Durch die jetzt geplante Bahnreform sollen Auftrag, Organisation, Management und Rechtsform der Staatsbahn SNCF gründlich verändert werden, um sie für die von der EU beschlossene »Marktöffnung für den Wettbewerb« fit zu machen. Wohl um den Befürchtungen zu begegnen, die SNCF solle privatisiert werden, wird im Entwurf des Ermächtigungsgesetzes betont, dass der öffentlich-rechtliche Charakter der SNCF erhalten bleiben soll. So sollen deren Kernbereiche Bahnbetrieb und Infrastruktur zwar in Aktiengesellschaften umgewandelt werden, der Staat aber ihr einziger Eigentümer bleiben.

Der SNCF wird zur Aufgabe gemacht, »die eigenen Kosten den europäischen Standards anzunähern, die Einsatzmöglichkeiten der Mitarbeiter zu erhöhen und sie auf neue Berufsanforderungen vorzubereiten, die Arbeitsorganisation zu verbessern und die Produktivität zu erhöhen«. Unter dem Stichwort »Modernisierung des sozialen Dialogs« räumt die Reform der SNCF-Direktion die Möglichkeit ein, »Ziel und Rahmen innerbetrieblicher Verhandlungen« sowie »die Bedingungen für die Einstellung und Beschäftigung von Personal zu ändern«.
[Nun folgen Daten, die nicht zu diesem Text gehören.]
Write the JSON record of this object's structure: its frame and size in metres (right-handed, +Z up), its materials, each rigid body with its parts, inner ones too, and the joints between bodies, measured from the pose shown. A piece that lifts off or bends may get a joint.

Das Ziel ist also eindeutig: Es geht darum, den historischen und mit gewissen Vergünstigungen verbundenen Status der SNCF-Eisenbahner nur noch für die heutigen Beschäftigten beizubehalten, während neue Mitarbeiter zu denselben Bedingungen wie in der Privatwirtschaft eingestellt werden. Für die Eisenbahner bedeutet das den Verlust des lebenslangen Kündigungsschutzes und des vorzeitigen Renteneintrittalters als Kompensation für die erschwerten Arbeitsbedingungen und -zeiten in der Branche.

Das ist ein Reizthema für die Gewerkschaften, die betonen, dass der gigantische Schuldenberg der SNCF von nahezu 50 Milliarden Euro nicht aufgrund des Eisenbahnerstatus zustandegekommen ist, sondern weil alle Regierungen der letzten 20 Jahre die SNCF gezwungen haben, ein anspruchsvolles TGV-Hochgeschwindigkeitsnetz auf- und auszubauen, ohne ihr dafür die nötigen Mittel zur Verfügung zu stellen. Da zudem deswegen das »normale« Schienennetz jahrzehntelang vernachlässigt wurde, ist es in einem so schlechten Zustand, dass es häufig zu Pannen kommt und man auf 20 Prozent der Strecken nur mit verringerter Geschwindigkeit fahren kann.